Particular webpage can be saved easily using the following methods.

Note: if you get pywebcopy.exceptions.AccessError when running any of these code then use the code provided on later sections.

Method 1 : via api - save_webpage()

Webpage can easily be saved using an inbuilt funtion called .save_webpage() which takes several arguments also.

>>> from pywebcopy import save_webpage
>>> save_webpage(project_url='http://google.com', project_folder='c://Saved_Webpages/',)

Method 2

This use case is slightly more powerful as it can provide every functionallity of the WebPage class.

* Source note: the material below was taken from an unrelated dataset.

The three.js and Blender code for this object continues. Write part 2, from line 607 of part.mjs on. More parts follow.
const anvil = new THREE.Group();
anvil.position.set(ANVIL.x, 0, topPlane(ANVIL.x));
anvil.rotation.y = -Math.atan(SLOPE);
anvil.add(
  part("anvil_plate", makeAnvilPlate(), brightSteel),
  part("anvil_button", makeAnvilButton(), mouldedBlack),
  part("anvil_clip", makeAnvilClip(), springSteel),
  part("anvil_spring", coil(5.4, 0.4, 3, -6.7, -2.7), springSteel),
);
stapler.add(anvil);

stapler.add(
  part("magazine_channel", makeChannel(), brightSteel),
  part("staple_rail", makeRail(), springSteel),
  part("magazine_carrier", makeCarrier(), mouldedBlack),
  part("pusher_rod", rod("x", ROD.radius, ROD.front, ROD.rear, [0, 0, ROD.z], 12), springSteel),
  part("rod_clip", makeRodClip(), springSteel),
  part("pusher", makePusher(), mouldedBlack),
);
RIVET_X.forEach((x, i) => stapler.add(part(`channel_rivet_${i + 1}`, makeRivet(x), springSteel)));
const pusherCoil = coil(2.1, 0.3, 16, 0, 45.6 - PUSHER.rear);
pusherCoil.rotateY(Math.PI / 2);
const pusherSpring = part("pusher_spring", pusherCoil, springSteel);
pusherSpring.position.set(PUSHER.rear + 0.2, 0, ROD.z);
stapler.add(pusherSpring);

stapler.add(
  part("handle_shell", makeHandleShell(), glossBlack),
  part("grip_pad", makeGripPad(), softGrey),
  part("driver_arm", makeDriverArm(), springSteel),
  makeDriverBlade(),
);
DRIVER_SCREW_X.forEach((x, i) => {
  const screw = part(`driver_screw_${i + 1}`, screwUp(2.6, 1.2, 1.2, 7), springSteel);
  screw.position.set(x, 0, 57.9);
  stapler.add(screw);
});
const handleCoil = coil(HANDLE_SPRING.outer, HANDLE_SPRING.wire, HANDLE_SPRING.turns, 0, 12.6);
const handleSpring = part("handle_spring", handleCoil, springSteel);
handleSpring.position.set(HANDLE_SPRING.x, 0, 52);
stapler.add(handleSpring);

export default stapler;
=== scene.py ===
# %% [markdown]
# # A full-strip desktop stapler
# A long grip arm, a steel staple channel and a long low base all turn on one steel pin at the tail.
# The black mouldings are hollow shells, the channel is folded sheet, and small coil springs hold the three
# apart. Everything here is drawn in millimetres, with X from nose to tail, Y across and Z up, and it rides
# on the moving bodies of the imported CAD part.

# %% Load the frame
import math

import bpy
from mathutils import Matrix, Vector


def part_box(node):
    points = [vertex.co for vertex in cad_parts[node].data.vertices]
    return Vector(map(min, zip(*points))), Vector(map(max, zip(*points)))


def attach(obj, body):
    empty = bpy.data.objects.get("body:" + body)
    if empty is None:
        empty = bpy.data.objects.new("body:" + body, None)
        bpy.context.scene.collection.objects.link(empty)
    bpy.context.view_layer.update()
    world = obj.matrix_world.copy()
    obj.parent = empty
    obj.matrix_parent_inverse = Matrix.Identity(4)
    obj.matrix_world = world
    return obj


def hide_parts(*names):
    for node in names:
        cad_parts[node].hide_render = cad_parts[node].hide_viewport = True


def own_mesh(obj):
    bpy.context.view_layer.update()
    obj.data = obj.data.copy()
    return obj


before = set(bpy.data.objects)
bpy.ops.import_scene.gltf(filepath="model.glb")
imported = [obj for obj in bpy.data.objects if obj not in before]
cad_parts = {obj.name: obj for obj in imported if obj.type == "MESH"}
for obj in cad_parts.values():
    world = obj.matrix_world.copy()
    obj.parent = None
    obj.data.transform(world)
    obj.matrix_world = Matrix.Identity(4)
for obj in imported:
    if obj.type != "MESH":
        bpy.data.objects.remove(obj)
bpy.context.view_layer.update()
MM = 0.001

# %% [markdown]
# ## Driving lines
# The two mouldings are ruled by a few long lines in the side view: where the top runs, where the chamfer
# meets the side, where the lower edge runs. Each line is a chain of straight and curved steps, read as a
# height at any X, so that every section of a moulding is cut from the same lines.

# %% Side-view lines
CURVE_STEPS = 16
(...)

>>> from pywebcopy import WebPage, config
>>> url = 'http://some-url.com/some-page.html'

# You should always start with setting up the config or use apis
>>> config.setup_config(url, project_folder, project_name, **kwargs)

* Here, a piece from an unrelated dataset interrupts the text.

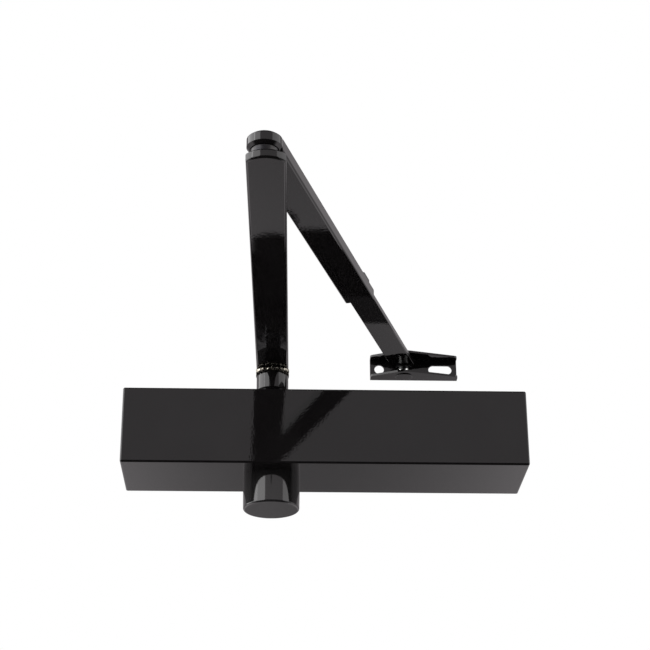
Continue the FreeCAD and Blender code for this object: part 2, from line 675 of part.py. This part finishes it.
def plate_slot(x, length):
    """A round-ended slot's cutter, centred on x."""
    travel = length / 2 - BRACKET_HOLE_R
    middle = BRACKET_BOTTOM + BRACKET_HEIGHT / 2
    straight = box(x - travel, x + travel, BRACKET_BACK - 8, BRACKET_BACK + 2,
                   middle - BRACKET_HOLE_R, middle + BRACKET_HOLE_R)
    return straight.fuse([plate_hole(x - travel), plate_hole(x + travel)]).removeSplitter()


def frame_bracket():
    """A pressed channel with its back plate on the door frame and two pointed flanges."""
    block = flange_plan().extrude(Z * BRACKET_HEIGHT)
    block.translate(Z * BRACKET_BOTTOM)
    block = block.makeFillet(8.0, edges_at_depth(block, FLANGE_DEPTH))
    block = block.makeFillet(2.0, edges_at_depth(block, FLANGE_END_DEPTH))
    back = [e for e in edges_along(block, X) if abs(e.BoundBox.YMin - BRACKET_BACK) < 0.01]
    block = block.makeFillet(1.2, back)
    inner = box(BRACKET_LEFT - 1, BRACKET_LEFT + BRACKET_LENGTH + 1, BRACKET_BACK - 30,
                BRACKET_BACK - BRACKET_WALL, BRACKET_BOTTOM + BRACKET_WALL,
                BRACKET_BOTTOM + BRACKET_HEIGHT - BRACKET_WALL)
    block = block.cut(inner)
    block = block.cut(plate_hole(BRACKET_HOLE_X))
    block = block.cut(plate_slot(SLOT_X, SLOT_LENGTH))
    return block.cut(post(RIVET_R, BRACKET_BOTTOM - 1, BRACKET_TOP + 1, PIVOT))


def pivot_rivet():
    rivet = post(RIVET_R, BRACKET_BOTTOM, BRACKET_TOP, PIVOT)
    low = post(RIVET_HEAD_R, BRACKET_BOTTOM - RIVET_HEAD, BRACKET_BOTTOM, PIVOT)
    low = low.makeFillet(0.4, edges_at_height(low, BRACKET_BOTTOM - RIVET_HEAD))
    high = post(RIVET_HEAD_R - 0.6, BRACKET_TOP, BRACKET_TOP + RIVET_HEAD, PIVOT)
    return rivet.fuse([low, high])


def pivot_washer():
    """The washer under the bar's eye."""
    top = BAR_BOTTOM - 0.1
    return ring(RIVET_HEAD_R, RIVET_R + 0.05, top - PIVOT_WASHER, top, PIVOT)


def lower_spacer():
    """The sleeve on the rivet that the washer rests on."""
    top = BAR_BOTTOM - 0.1 - PIVOT_WASHER
    return ring(PIVOT_SLEEVE_R, RIVET_R + 0.05, BRACKET_BOTTOM + BRACKET_WALL, top, PIVOT)


def upper_spacer():
    bar_top = BAR_BOTTOM + BAR_THICK
    return ring(PIVOT_SLEEVE_R, RIVET_R + 0.05, bar_top + 0.1, BRACKET_TOP - BRACKET_WALL, PIVOT)


def build():
    os.makedirs("parts", exist_ok=True)
    save("cover", cover())
    save("cover_screws", cover_screw(), mirrored_across(cover_screw()))
    save("housing", housing())
    save("upper_bearing_ring", bearing_ring())
    save("lower_bearing_ring", mirrored_down(bearing_ring()))
    save("upper_bearing_shell", bearing_shell())
    save("lower_bearing_shell", mirrored_down(bearing_shell()))
    save("bearing_needles", *(needles(1) + needles(-1)))
    save("upper_spindle_seal", lip_seal())
    save("lower_spindle_seal", mirrored_down(lip_seal()))
    save("pinion_spindle", pinion_spindle())
    save("piston", piston())
    save("piston_seal", torus_x(PISTON_R - 0.9, SEAL_R, PISTON_LEFT + 5))
    save("outer_spring", spring(OUTER_SPRING_R, OUTER_WIRE_R, 7))
    save("inner_spring", spring(INNER_SPRING_R, INNER_WIRE_R, 11))
    save("spring_nut", spring_nut())
    save("adjuster_screw", adjuster_screw())
    save("adjuster_clip", adjuster_clip())
    save("adjuster_seal", torus_x(5.85, 0.7, RIGHT_PLUG_FACE + 9))
    save("left_end_plug", left_plug())
    save("right_end_plug", right_plug())
    save("end_plug_seals", torus_x(BORE_R - 0.85, SEAL_R, LEFT_PLUG_FACE - 4),
         torus_x(BORE_R - 0.85, SEAL_R, RIGHT_PLUG_FACE + 4))
    save("check_valve_ball", check_ball())
    save("check_valve_retainer", check_retainer())
    save("closing_valve", valve_screw(1))
    save("closing_valve_seal", valve_seal(1))
    save("latching_valve", valve_screw(-1))
    save("latching_valve_seal", valve_seal(-1))
    save("spindle_cap", spindle_cap())
    save("arm_hub", arm_hub())
    save("hub_weld", hub_weld())
    save("main_arm", main_arm())
    save("arm_screw", arm_screw())
    save("arm_washer", arm_washer())
    save("elbow_stud", elbow_stud())
    save("elbow_washer", elbow_washer())
    save("elbow_clip", elbow_clip())
    save("forearm_knuckle", forearm_knuckle())
    save("forearm_sleeve", forearm_sleeve())
    save("clamp_block", clamp_block())
    save("clamp_screw", clamp_screw())
    save("forearm_bar", forearm_bar())
    save("frame_bracket", frame_bracket())
    save("pivot_rivet", pivot_rivet())
    save("pivot_washer", pivot_washer())
    save("lower_pivot_spacer", lower_spacer())
    save("upper_pivot_spacer", upper_spacer())


build()
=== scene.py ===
import math

import bmesh
import bpy
from mathutils import Matrix, Vector, noise


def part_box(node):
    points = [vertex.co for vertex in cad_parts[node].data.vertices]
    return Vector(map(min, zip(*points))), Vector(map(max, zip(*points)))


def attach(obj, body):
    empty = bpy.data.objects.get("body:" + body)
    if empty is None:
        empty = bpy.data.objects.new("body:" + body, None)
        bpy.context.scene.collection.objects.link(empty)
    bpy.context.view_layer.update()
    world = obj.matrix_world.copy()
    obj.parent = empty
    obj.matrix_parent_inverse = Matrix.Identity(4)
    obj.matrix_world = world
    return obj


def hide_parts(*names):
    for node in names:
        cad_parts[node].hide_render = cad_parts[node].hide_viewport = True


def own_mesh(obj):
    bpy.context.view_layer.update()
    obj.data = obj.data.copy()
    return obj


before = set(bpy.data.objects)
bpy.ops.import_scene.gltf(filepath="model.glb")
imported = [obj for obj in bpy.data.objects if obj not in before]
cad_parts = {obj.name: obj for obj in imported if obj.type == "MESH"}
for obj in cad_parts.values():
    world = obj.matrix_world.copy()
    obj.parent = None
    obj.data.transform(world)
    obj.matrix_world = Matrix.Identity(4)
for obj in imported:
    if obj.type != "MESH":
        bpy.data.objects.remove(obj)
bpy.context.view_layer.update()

# Looks of an overhead door closer with a two-piece arm, in metres, in the CAD frame:
# +X along the closer to its spring end, +Y into the door, +Z up.

MM = 0.001

# ---- camera: place in metres, angles in degrees, lens and sensor in millimetres --------------
CAMERA_PLACE = Vector((-0.03477, -1.01571, -0.37114))
CAMERA_YAW = 2.066
CAMERA_PITCH = 24.5
CAMERA_ROLL = -0.218
CAMERA_LENS = 93.61
CAMERA_SENSOR = 36.0
CAMERA_REACH = 60.0

# ---- springs ---------------------------------------------------------------------------------
OUTER_WIRE_R = 2.1 * MM
INNER_WIRE_R = 1.2 * MM
OUTER_TURNS = 7.0
INNER_TURNS = 11.0
CLOSED_TURNS = 0.9
CLOSED_PITCH = 2.05
GROUND_END = 0.55
WIRE_POINTS = 14
STEPS_PER_TURN = 56

# ---- weld bead: sizes as shares of the weld's leg, unless in millimetres -----------------------
BEAD_LUMPS = 19
BEAD_STEPS = 340
BEAD_RING = 22
BEAD_ROUGH = 0.45 * MM
BEAD_SINK = 0.25 * MM
BEAD_LEAST = 0.70
BEAD_LUMP = 0.22
BEAD_WANDER = 0.14
BEAD_DROP = 1.08
BEAD_UNEVEN = 0.3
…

# Create a instance of the webpage object
>>> wp = WebPage()

# If you want to use `requests` to fetch the page then
>>> wp.get(url)

# Else if you want to use plain html or urllib then use
>>> wp.set_source(object_which_have_a_read_method, encoding=encoding)
>>> wp.url = url   # you need to do this if you are using set_source()

# Then you can access several methods like
>>> wp.save_complete()
>>> wp.save_html()
>>> wp.save_assets()

# This Webpage object contains every methods of the Webpage() class and thus
# can be reused for later usages.

Method 2 using Plain HTML

I told you earlier that Webpage object is powerful and can be manipulated in any ways.

One feature is that the raw html is now also accepted.

>>> from pywebcopy import WebPage, config

>>> HTML = open('test.html').read()

>>> base_url = 'http://example.com' # used as a base for downloading imgs, css, js files.
>>> project_folder = '/saved_pages/'
>>> config.setup_config(base_url, project_folder)

>>> wp = WebPage()
>>> wp.set_source(HTML)
>>> wp.url = base_url
>>> wp.save_webpage()

How to - Clone Whole Websites

Use caution when copying websites as this can overload or damage the servers of the site and rarely could be illegal, so check everything before you proceed.

Method 1 : via api - save_website()

Using the inbuilt api .save_website() which takes several arguments.

>>> from pywebcopy import save_website

>>> save_website(project_url='http://localhost:8000', project_folder='e://tests/')

Method 2 -

By creating a Crawler() object which provides several other functions as well.

>>> from pywebcopy import Crawler, config

>>> config.setup_config(project_url='http://localhost:5000/', 
project_folder='e://tests/', project_name='LocalHost')

>>> crawler = Crawler()
>>> crawler.crawl()